# Finally back at it... few questions.



## Ortheum (Jul 25, 2009)

I got back to working on my theater again yesterday after a 3 months hiatus.
The problem with taking all these breaks and about to hit the 3rd year of the build is I forget a lot of my ideas or plans along the way.

I'm about to wire up my IR repeater. I was going to mount the "eye" in the soffit above the screen wall, but I was wondering if the projector shinning on it will cause any interference. What has everyone else done?

Does green glue cause any significant space between the drywall? I've been planning on the drywall being 1 1/4" thick (2 x 5/8"). Will the GG add much of a space between the sheets.

I just ran a lot of Cat 6 wiring just for future use, where do you terminate them? Do you just leave it in the wall and cut in later if you have to? Do you put them in a low voltage box?

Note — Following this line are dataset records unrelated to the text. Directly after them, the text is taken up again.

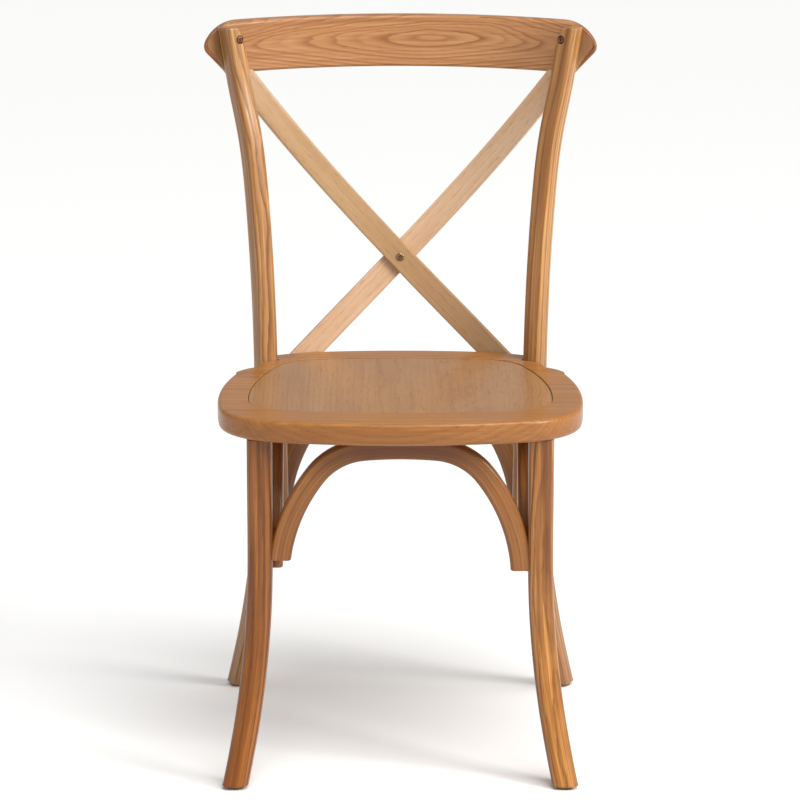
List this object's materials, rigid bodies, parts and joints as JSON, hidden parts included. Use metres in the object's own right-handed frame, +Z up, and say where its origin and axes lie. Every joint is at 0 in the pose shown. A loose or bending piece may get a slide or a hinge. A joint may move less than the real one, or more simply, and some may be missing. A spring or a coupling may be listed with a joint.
{
  "type": "cross back dining chair",
  "caption": "Bentwood dining chair with a crossed-slat back, curved crest rail, inset wooden seat panel and arched braces between splayed legs.",
  "frame": {"origin": "on the floor, midway between the chair's left and right and between its front and back", "axes": "+Z up from the floor; the sitter faces -Y; +X is the right side seen from the front"},
  "size_m": [0.5006, 0.5147, 0.885],
  "materials": {
    "seat_wood": "satin clear lacquer over a honey stain",
    "panel_wood": "satin clear lacquer over a honey stain",
    "frame_wood": "satin clear lacquer over a honey stain",
    "back_wood": "satin clear lacquer over a honey stain",
    "bronzed_steel": "dark bronze plating",
    "zinc_steel": "zinc plated",
    "glide_plastic": "moulded matt brown"
  },
  "bodies": {
    "root": {"seat_board": "seat_wood", "seat_panel": "panel_wood", "rear_post_left": "frame_wood", "rear_post_right": "frame_wood", "front_leg_left": "frame_wood", "front_leg_right": "frame_wood", "front_arch": "frame_wood", "rear_arch": "frame_wood", "side_arch_left": "frame_wood", "side_arch_right": "frame_wood", "crest_rail": "back_wood", "cross_slat_front": "back_wood", "cross_slat_rear": "back_wood", "crest_screws": "bronzed_steel", "crossing_screw": "bronzed_steel", "slat_foot_screws": "bronzed_steel", "arch_end_screws": "zinc_steel", "arch_top_screws": "zinc_steel", "seat_bolts": "zinc_steel", "bolt_washers": "zinc_steel", "floor_glides": "glide_plastic", "glide_nails": "zinc_steel"}
  },
  "joints": []
}
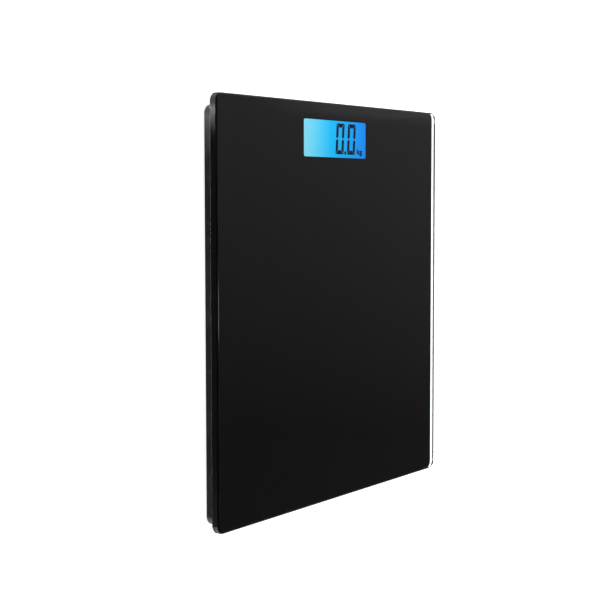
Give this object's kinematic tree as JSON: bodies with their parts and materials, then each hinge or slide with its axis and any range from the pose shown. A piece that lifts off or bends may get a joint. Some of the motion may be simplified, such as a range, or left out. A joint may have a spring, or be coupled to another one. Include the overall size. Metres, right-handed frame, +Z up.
{
  "type": "digital glass platform scale",
  "caption": "Slim digital platform scale: a square black-backed glass top on a shallow plastic casing, a blue backlit display under the glass, sensing feet below.",
  "frame": {"origin": "on the floor, under the middle of the square glass top", "axes": "+Z up out of the glass, +Y towards the display end, +X to the right of someone reading the display"},
  "size_m": [0.28, 0.28, 0.02],
  "materials": {
    "clear_glass": "polished toughened glass, clear with a slight blue-green rim",
    "black_film": "black printed film bonded under the glass",
    "black_plastic": "moulded plastic, half gloss on the outside walls",
    "foam": "double-sided foam tape",
    "black_rubber": "soft matt rubber",
    "steel": "stamped and plated steel",
    "screw_steel": "zinc-plated steel",
    "white_plastic": "moulded plastic",
    "light_plastic": "clear acrylic",
    "lit_display": "backlit liquid-crystal panel",
    "board_green": "fibreglass circuit board with solder mask",
    "black_epoxy": "epoxy and moulded switch body",
    "amber_film": "polyimide ribbon",
    "contact_brass": "sprung contact strip",
    "lead_red": "insulated lead"
  },
  "bodies": {
    "platform": {"glass_platform": "clear_glass", "backing_film": "black_film", "foam_tape_left": "foam", "foam_tape_right": "foam", "foam_tape_front": "foam", "foam_tape_back_left": "foam", "foam_tape_back_right": "foam", "casing": "black_plastic", "foot_pad_front_left": "black_rubber", "foot_shell_front_left": "black_plastic", "load_cell_front_left": "steel", "cell_holder_front_left": "white_plastic", "cell_screw_inner_front_left": "screw_steel", "cell_screw_outer_front_left": "screw_steel", "cell_lead_front_left": "lead_red", "foot_pad_front_right": "black_rubber", "foot_shell_front_right": "black_plastic", "load_cell_front_right": "steel", "cell_holder_front_right": "white_plastic", "cell_screw_inner_front_right": "screw_steel", "cell_screw_outer_front_right": "screw_steel", "cell_lead_front_right": "lead_red", "foot_pad_back_left": "black_rubber", "foot_shell_back_left": "black_plastic", "load_cell_back_left": "steel", "cell_holder_back_left": "white_plastic", "cell_screw_inner_back_left": "screw_steel", "cell_screw_outer_back_left": "screw_steel", "cell_lead_back_left": "lead_red", "foot_pad_back_right": "black_rubber", "foot_shell_back_right": "black_plastic", "load_cell_back_right": "steel", "cell_holder_back_right": "white_plastic", "cell_screw_inner_back_right": "screw_steel", "cell_screw_outer_back_right": "screw_steel", "cell_lead_back_right": "lead_red", "battery_lead_negative": "black_epoxy", "battery_lead_positive": "lead_red", "circuit_board": "board_green", "chip_cap": "black_epoxy", "board_screw_1": "screw_steel", "board_screw_2": "screw_steel", "board_screw_3": "screw_steel", "board_screw_4": "screw_steel", "tact_switch": "black_epoxy", "coin_battery": "steel", "battery_holder": "white_plastic", "contact_negative": "contact_brass", "contact_positive": "contact_brass", "lcd_panel": "lit_display", "light_guide": "light_plastic", "reflector_sheet": "white_plastic", "led_board": "board_green", "display_frame": "white_plastic", "display_screw_left": "screw_steel", "display_screw_right": "screw_steel", "display_ribbon": "amber_film"},
    "unit_button": {"unit_button": "black_plastic"},
    "battery_door": {"battery_door": "black_plastic"}
  },
  "joints": [
    {"name": "unit_button_press", "type": "slide", "parent": "platform", "child": "unit_button", "axis": [0, 0, 1], "range_m": [0, 0.0008], "stiffness_N_per_m": 2500},
    {"name": "battery_door_hinge", "type": "hinge", "parent": "platform", "child": "battery_door", "pos_m": [0, -0.0091, 0.0053], "axis": [-1, 0, 0], "range_deg": [0, 100]}
  ]
}
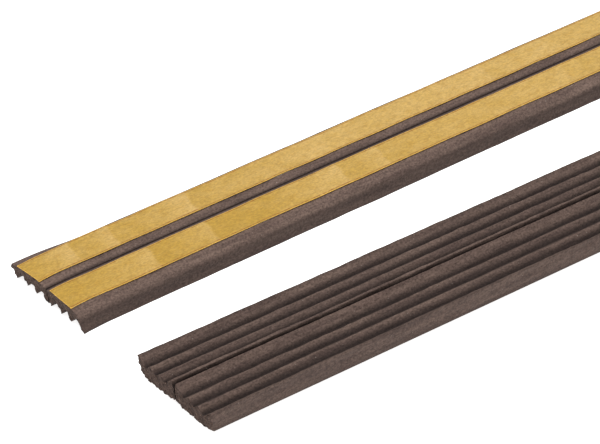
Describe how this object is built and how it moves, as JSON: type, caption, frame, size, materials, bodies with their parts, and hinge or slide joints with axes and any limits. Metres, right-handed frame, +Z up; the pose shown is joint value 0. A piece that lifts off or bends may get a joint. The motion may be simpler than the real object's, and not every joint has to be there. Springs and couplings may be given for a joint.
{
  "type": "self-adhesive door draught seal strip",
  "caption": "Cut lengths of brown sponge-rubber door seal: ribbed strips joined along a tear-off seam, with reinforced adhesive tape under golden release liners that peel back.",
  "frame": {"origin": "middle of the footprint of the two lengths, on the surface that they lie on", "axes": "+X along the ribs_up length from its near cut end (the tape_up length lies turned 1.25 degrees from it), +Y across them from the ribs_up length to the tape_up length, +Z up"},
  "size_m": [0.1516, 0.0546, 0.0042],
  "materials": {
    "sponge_rubber": "matte",
    "adhesive": "gloss",
    "scrim": "matte",
    "release_liner": "satin"
  },
  "bodies": {
    "tape_up_rear": {"tape_up_profile_rear": "sponge_rubber", "tape_up_seam_web": "sponge_rubber", "tape_up_base_coat_rear": "adhesive", "tape_up_scrim_rear": "scrim", "tape_up_face_coat_rear": "adhesive", "tape_up_liner_rear": "release_liner"},
    "tape_up_rear_tab": {"tape_up_liner_rear_tab": "release_liner"},
    "tape_up_front": {"tape_up_profile_front": "sponge_rubber", "tape_up_base_coat_front": "adhesive", "tape_up_scrim_front": "scrim", "tape_up_face_coat_front": "adhesive", "tape_up_liner_front": "release_liner"},
    "tape_up_front_tab": {"tape_up_liner_front_tab": "release_liner"},
    "ribs_up_rear": {"ribs_up_profile_rear": "sponge_rubber", "ribs_up_seam_web": "sponge_rubber", "ribs_up_base_coat_rear": "adhesive", "ribs_up_scrim_rear": "scrim", "ribs_up_face_coat_rear": "adhesive", "ribs_up_liner_rear": "release_liner"},
    "ribs_up_front": {"ribs_up_profile_front": "sponge_rubber", "ribs_up_base_coat_front": "adhesive", "ribs_up_scrim_front": "scrim", "ribs_up_face_coat_front": "adhesive", "ribs_up_liner_front": "release_liner"}
  },
  "joints": [
    {"name": "tape_up_fold", "type": "hinge", "parent": "tape_up_rear", "child": "tape_up_front", "pos_m": [-0.00068, 0.01625, 0.00335], "axis": [-0.9998, -0.0218, 0], "range_deg": [0, 90]},
    {"name": "tape_up_rear_peel", "type": "hinge", "parent": "tape_up_rear", "child": "tape_up_rear_tab", "pos_m": [-0.04577, 0.01992, 0.0042], "axis": [-0.0218, 0.9998, 0], "range_deg": [0, 160]},
    {"name": "tape_up_front_peel", "type": "hinge", "parent": "tape_up_front", "child": "tape_up_front_tab", "pos_m": [0.0444, 0.01288, 0.0042], "axis": [0.0218, -0.9998, 0], "range_deg": [0, 160]},
    {"name": "ribs_up_slide", "type": "slide", "parent": "tape_up_rear", "child": "ribs_up_rear", "axis": [0, -1, 0], "range_m": [0, 0.06]},
    {"name": "ribs_up_fold", "type": "hinge", "parent": "ribs_up_rear", "child": "ribs_up_front", "pos_m": [0, -0.01818, 0.0013], "axis": [-1, 0, 0], "range_deg": [0, 14]}
  ]
}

I have a 6 zone Grafik Eye QS. I have 5 zones accounted for...stage, front sides, back sides, sconces, and rope light around the ceiling. The 6th was to be used with step lights for my riser, but the riser was removed from my plan...for now. It may be added someday. The 2 ideas I had were some rope lights or something on the stairs or some "step" lights in the wall across from where the riser would be in the future, if I were to build it. I'm looking for any other suggestions.


----------



## bpape (Sep 14, 2006)

Generally, people put the eye just below the screen or even tack/tape it to the bottom of the screen so it's closer to a straight line of sight when seated rather than having to point the remote up potentially. A lot of this depends on the angle at which the eye will receive. 

GG won't cause much of any space behind. 

Normally, you'd use low voltage boxes for Cat 6. However, if you're doing DD+GG for isolation purposes, I'd recommend either a standard box with a putty pad behind it or a low voltage box surrounded by an MDF box with a hole just big enough for the cables to enter than then caulked. You can terminate them when you need them.

Bryan


----------



## MatrixDweller (Jul 24, 2007)

The IR Eye only understands Infrared. The projector output is mostly visible light and won't cause any interference. Light coming in from a window would be worse and nobody complains about that in their livings rooms.


----------



## Ortheum (Jul 25, 2009)

*no more drywall!*

Almost a full year, 84 sheets of drywall, 3 cases of Green Glue, 5 cases of silicone....I finally finished laying the drywall and cleaned up everything. I had a guy come yesterday to start mudding. He got all of the seams taped. Even though he didn't get much done, it is already making a huge difference.

Stairs coming down into the kid's room/lobby.









Kid's room/lobby and door into the laundry/utility room.









Soon to be door leading into the theater.









Doorway from the theater.









Looking at the back of the theater.









Closer shot of the back. Closet on the left, rack on top, fridge area below, and cubby for desk on the right.









Back from the other corner.









Front









Front from other corner.


----------



## bambino (Feb 21, 2010)

That is going to be one nice room.:T


----------



## bpape (Sep 14, 2006)

Looking good.

BTW, you are going to upgrade that center channel - right? :bigsmile:


----------



## Ortheum (Jul 25, 2009)

bpape said:


> BTW, you are going to upgrade that center channel - right? :bigsmile:



I'm not sure, it sounds pretty sweet!:T


----------



## grinthock (Dec 17, 2010)

Looking good! Very similar to my build, so I will be reading!


----------



## bbieger (Sep 15, 2009)

Nice. keep going, the hard part is done!! 84 sheets of drywall.. uggh.


----------